Second, with regard to WWFE’s Document Requests numbered one and five, Defendant asserted that “there are no documents in my client’s possession, custody, or control with respect to both forms that are responsive to requests number one and five.” World Wrestling Federation Entertainment, 00 Civ. 7420, Tr. at 52:7-10 (Oct. 2, 2001) (oral argument). Magistrate Judge Pitman ruled correctly that that assertion “moots the issue with respect to those two items.” Id. at 57:6.

IV. Conclusion and Order

The magistrate judge’s Order was not clearly erroneous or contrary to law. For the reasons set forth above, Magistrate Judge Pitman’s Order is affirmed.

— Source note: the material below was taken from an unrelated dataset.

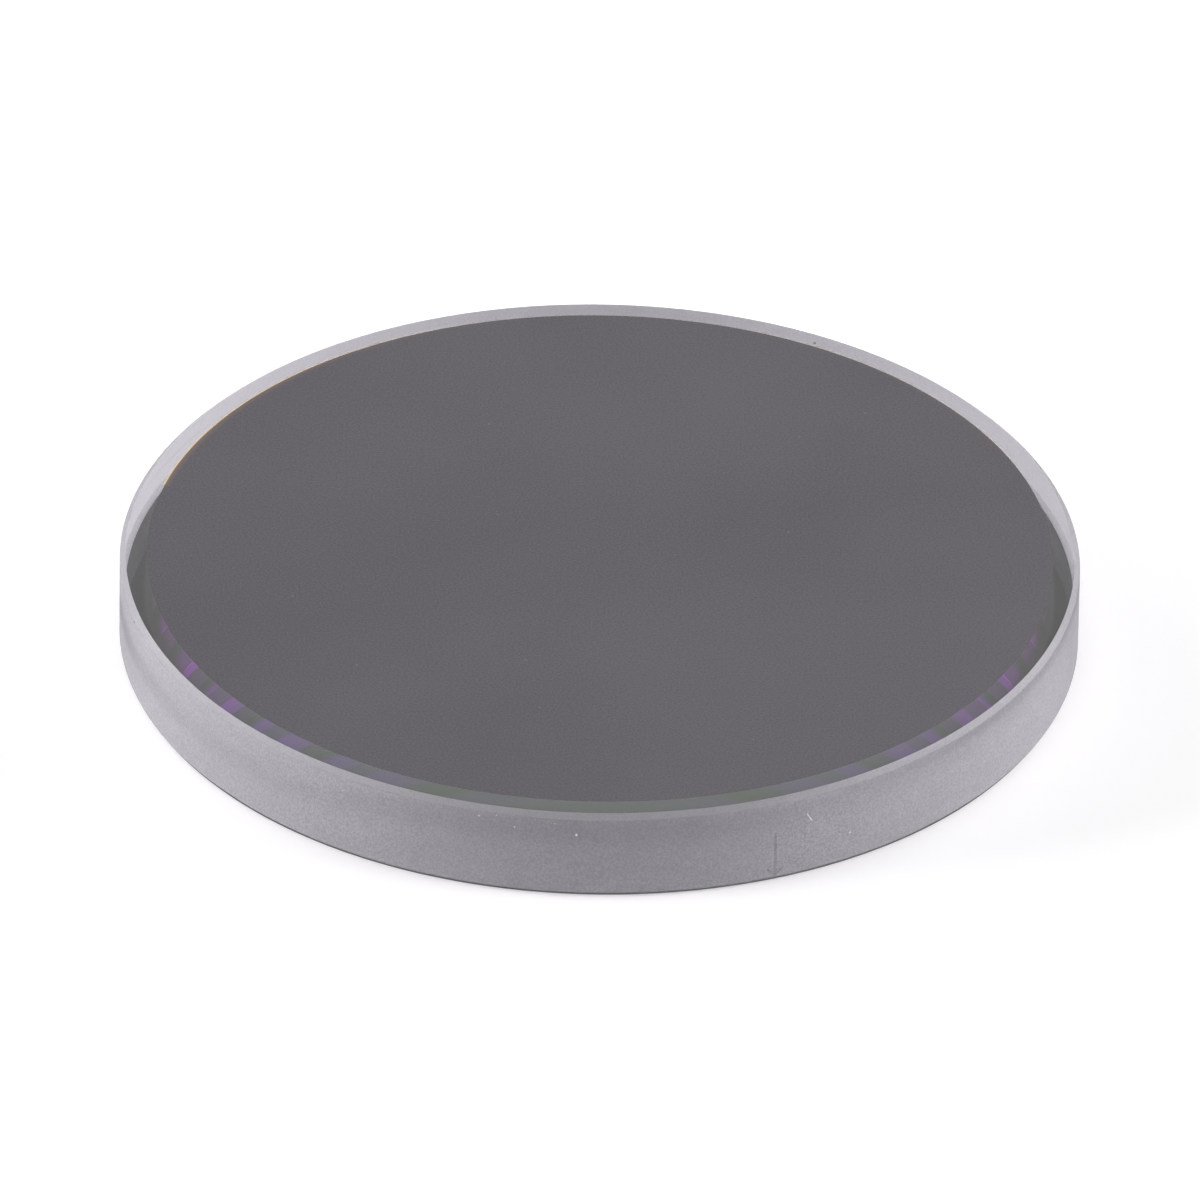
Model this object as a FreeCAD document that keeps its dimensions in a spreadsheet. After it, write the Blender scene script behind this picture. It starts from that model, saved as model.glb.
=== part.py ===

. "Although the amendments to Rule 26(b)(1) do not dramatically alter the scope of discovery, ‘unless expanded by the court for good cause shown, it is intended that the scope of discovery be narrower than it was, in some meaningful way.’" Surles v. Air France, No. 00 Civ. 5004, 2001 WL 1142231, at *1 n. 3, 2001 U.S. Dist. Lexis 15315, at *4 n. 3 (S.D.N.Y.2001) (quoting Thompson v. Department of Housing and Urban Development, 199 F.R.D. 168, 172 (D.Md.2001)).